At the beginning of the Nigerian Civil War, Biafra had 3,000 soldiers. This number grew as the war progressed, ultimately reaching 30,000. No official support for the Biafran Army came from any other nation, although arms were clandestinely acquired. Because of this, the Biafrans manufactured many of their weapons locally.

Some Europeans served the Biafran cause: German-born Rolf Steiner was a lieutenant colonel assigned to the 4th Commando Brigade, and Welshman Taffy Williams served as a major throughout the conflict. A special guerrilla unit, the Biafran Organization of Freedom Fighters, was established: designed to emulate the Viet Cong, they targeted Nigerian supply lines, forcing them to shift resources to internal security efforts.

Legacy 
In course of the insurgency in Southeastern Nigeria of 2021, a separatist group known as "Biafran National Guard" (BNG) organized the "Biafran Supreme Military Council of Administration". The latter posed as high command of the restored Biafran Armed Forces, including the "Biafran Army, Biafran Navy, Biafran Air-Force and Biafran Detective Force".

Branches

Army 
At the peak of Biafran military power, the Biafran Army was made of 5 divisions; numbered 11th, 12th, 13th (later renumbered 15th), 14th and 101st. It also had 2 separate brigades, the S Brigade, a Pretorian guard for General Ojukwu, and the 4th Commando Brigade (trained and commanded by mercenaries). It was commanded by Brigadier Hillary Njoku and later Major General Alexander Madiebo.

Air force 

The Biafrans set up a small, yet effective air force. Biafran Air Force commanders were Chude Sokey and later Godwin Ezeilo, who had trained with the Royal Canadian Air Force. Its early inventory included two B-25 Mitchells, two B-26 Invaders, (one piloted by Polish World War II ace Jan Zumbach, known also as John Brown), a converted DC-3 and one Dove. In 1968, Swedish pilot Carl Gustaf von Rosen suggested the MiniCOIN project to General Ojukwu.

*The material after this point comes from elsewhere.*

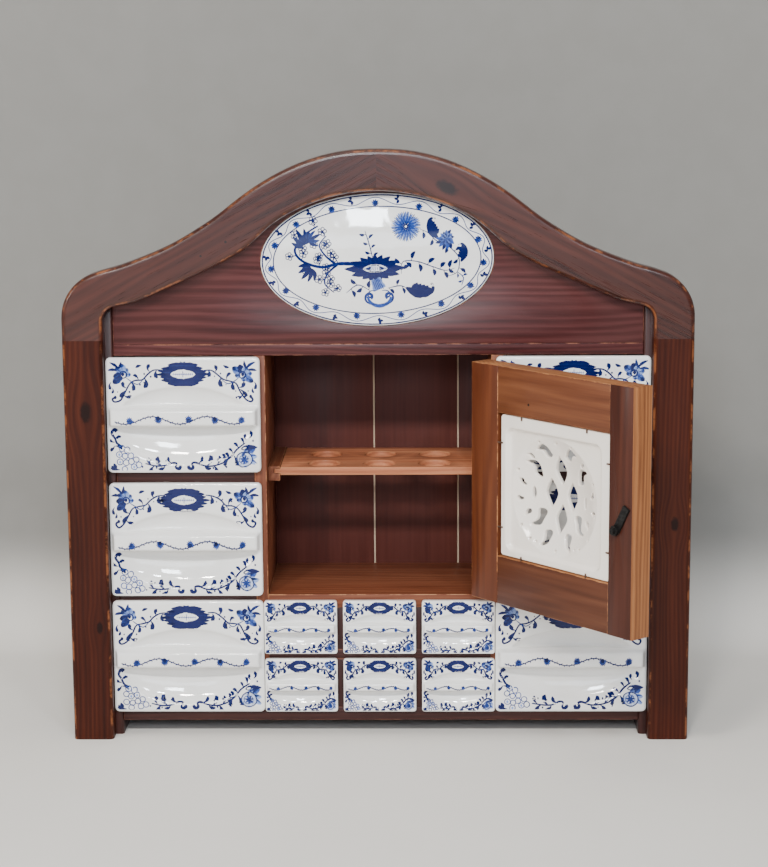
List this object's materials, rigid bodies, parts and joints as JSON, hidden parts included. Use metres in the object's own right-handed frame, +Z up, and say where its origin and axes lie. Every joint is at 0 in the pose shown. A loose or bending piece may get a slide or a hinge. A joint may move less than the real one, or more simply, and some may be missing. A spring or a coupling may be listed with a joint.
{
  "type": "spice drawer cabinet",
  "caption": "Tabletop spice cabinet with an arched front frame, an oval plaque, cast drawers and a hinged door with a pierced tile beside a shelf with round holes.",
  "frame": {"origin": "middle of the bounding box's foot, with the door standing open; the feet stand on z = 0", "axes": "+X to the viewer's right along the front, +Y from the front to the back, +Z up"},
  "size_m": [0.636, 0.3386, 0.608],
  "materials": {
    "dark_wood": "stained and varnished softwood, satin",
    "inside_wood": "thinly stained softwood, matt",
    "porcelain": "opaque white glaze with blue underglaze painting",
    "black_iron": "black, worn",
    "brass": "dull",
    "steel": "dull"
  },
  "bodies": {
    "carcass": {"left_post": "dark_wood", "right_post": "dark_wood", "left_arch_rail": "dark_wood", "right_arch_rail": "dark_wood", "header_board": "dark_wood", "oval_plaque": "porcelain", "left_side_panel": "dark_wood", "right_side_panel": "dark_wood", "left_upright": "dark_wood", "right_upright": "dark_wood", "left_shelf_cleat": "inside_wood", "right_shelf_cleat": "inside_wood", "left_small_divider": "dark_wood", "right_small_divider": "dark_wood", "left_lower_drawer_rail": "dark_wood", "right_lower_drawer_rail": "dark_wood", "left_upper_drawer_rail": "dark_wood", "right_upper_drawer_rail": "dark_wood", "top_board": "dark_wood", "bottom_board": "dark_wood", "compartment_floor": "inside_wood", "small_drawer_rail": "dark_wood", "back_board_1": "dark_wood", "back_board_2": "dark_wood", "back_board_3": "dark_wood", "back_board_4": "dark_wood", "back_board_5": "dark_wood", "back_board_6": "dark_wood", "back_nails": "steel", "lower_hinge_fixed_leaf": "brass", "upper_hinge_fixed_leaf": "brass", "fixed_leaf_screws": "steel"},
    "egg_shelf_body": {"egg_shelf": "inside_wood"},
    "lower_left_drawer_body": {"lower_left_drawer": "porcelain"},
    "lower_right_drawer_body": {"lower_right_drawer": "porcelain"},
    "middle_left_drawer_body": {"middle_left_drawer": "porcelain"},
    "middle_right_drawer_body": {"middle_right_drawer": "porcelain"},
    "upper_left_drawer_body": {"upper_left_drawer": "porcelain"},
    "upper_right_drawer_body": {"upper_right_drawer": "porcelain"},
    "small_lower_left_drawer_body": {"small_lower_left_drawer": "porcelain"},
    "small_lower_middle_drawer_body": {"small_lower_middle_drawer": "porcelain"},
    "small_lower_right_drawer_body": {"small_lower_right_drawer": "porcelain"},
    "small_upper_left_drawer_body": {"small_upper_left_drawer": "porcelain"},
    "small_upper_middle_drawer_body": {"small_upper_middle_drawer": "porcelain"},
    "small_upper_right_drawer_body": {"small_upper_right_drawer": "porcelain"},
    "door": {"door_hinge_stile": "inside_wood", "door_lock_stile": "inside_wood", "door_top_rail": "inside_wood", "door_bottom_rail": "inside_wood", "pierced_tile": "porcelain", "tile_nails": "steel", "lower_hinge_door_leaf": "brass", "upper_hinge_door_leaf": "brass", "door_leaf_screws": "steel"},
    "latch": {"latch_spindle": "black_iron", "latch_bar": "black_iron", "latch_nut": "black_iron"}
  },
  "joints": [
    {"name": "lower_left_drawer_slide", "type": "slide", "parent": "carcass", "child": "lower_left_drawer_body", "axis": [0, -1, 0], "range_m": [0, 0.1]},
    {"name": "lower_right_drawer_slide", "type": "slide", "parent": "carcass", "child": "lower_right_drawer_body", "axis": [0, -1, 0], "range_m": [0, 0.1]},
    {"name": "middle_left_drawer_slide", "type": "slide", "parent": "carcass", "child": "middle_left_drawer_body", "axis": [0, -1, 0], "range_m": [0, 0.1]},
    {"name": "middle_right_drawer_slide", "type": "slide", "parent": "carcass", "child": "middle_right_drawer_body", "axis": [0, -1, 0], "range_m": [0, 0.003]},
    {"name": "upper_left_drawer_slide", "type": "slide", "parent": "carcass", "child": "upper_left_drawer_body", "axis": [0, -1, 0], "range_m": [0, 0.1]},
    {"name": "upper_right_drawer_slide", "type": "slide", "parent": "carcass", "child": "upper_right_drawer_body", "axis": [0, -1, 0], "range_m": [0, 0.003]},
    {"name": "small_lower_left_drawer_slide", "type": "slide", "parent": "carcass", "child": "small_lower_left_drawer_body", "axis": [0, -1, 0], "range_m": [0, 0.1]},
    {"name": "small_lower_middle_drawer_slide", "type": "slide", "parent": "carcass", "child": "small_lower_middle_drawer_body", "axis": [0, -1, 0], "range_m": [0, 0.1]},
    {"name": "small_lower_right_drawer_slide", "type": "slide", "parent": "carcass", "child": "small_lower_right_drawer_body", "axis": [0, -1, 0], "range_m": [0, 0.1]},
    {"name": "small_upper_left_drawer_slide", "type": "slide", "parent": "carcass", "child": "small_upper_left_drawer_body", "axis": [0, -1, 0], "range_m": [0, 0.1]},
    {"name": "small_upper_middle_drawer_slide", "type": "slide", "parent": "carcass", "child": "small_upper_middle_drawer_body", "axis": [0, -1, 0], "range_m": [0, 0.1]},
    {"name": "small_upper_right_drawer_slide", "type": "slide", "parent": "carcass", "child": "small_upper_right_drawer_body", "axis": [0, -1, 0], "range_m": [0, 0.1]},
    {"name": "egg_shelf_slide", "type": "slide", "parent": "carcass", "child": "egg_shelf_body", "axis": [0, 1, 0], "range_m": [-0.028, 0]},
    {"name": "door_hinge", "type": "hinge", "parent": "carcass", "child": "door", "pos_m": [0.11405, 0.01834, 0], "axis": [0, 0, -1], "range_deg": [0, 130.8]},
    {"name": "latch_turn", "type": "hinge", "parent": "door", "child": "latch", "pos_m": [0.24683, -0.13978, 0.25825], "axis": [0.757, 0.6534, 0], "range_deg": [-29, 151]}
  ]
}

By early 1969, Biafra had assembled five MFI-9Bs in Gabon, calling them "Biafra Babies". They were coloured green, were able to carry six 68 mm anti-armour rockets under each wing using simple sights. The five planes were flown by three Swedish pilots and three Biafran pilots. In September 1969, Biafra acquired four ex-Armee de l'Air North American T-6Gs, which were flown to Biafra the following month, with another T-6 lost on the ferry flight. These aircraft flew missions until January 1970 manned by Portuguese ex-military pilots.

During the war, Biafra tried to acquire jets. Two Fouga Magisters and several Gloster Meteors were bought but never arrived in Biafra, being abandoned on foreign African airbases.

Navy 
Biafra had a small improvised navy, but it never gained the success of the air force. It was headquartered in Kidney Island, Port Harcourt, and was commanded by Winifred Anuku. The Biafran Navy was made up of captured craft, converted tugs, and armored civilian vessels armed with machine guns, or captured 6-pounder guns. It mainly operated in the Niger Delta and along the Niger River.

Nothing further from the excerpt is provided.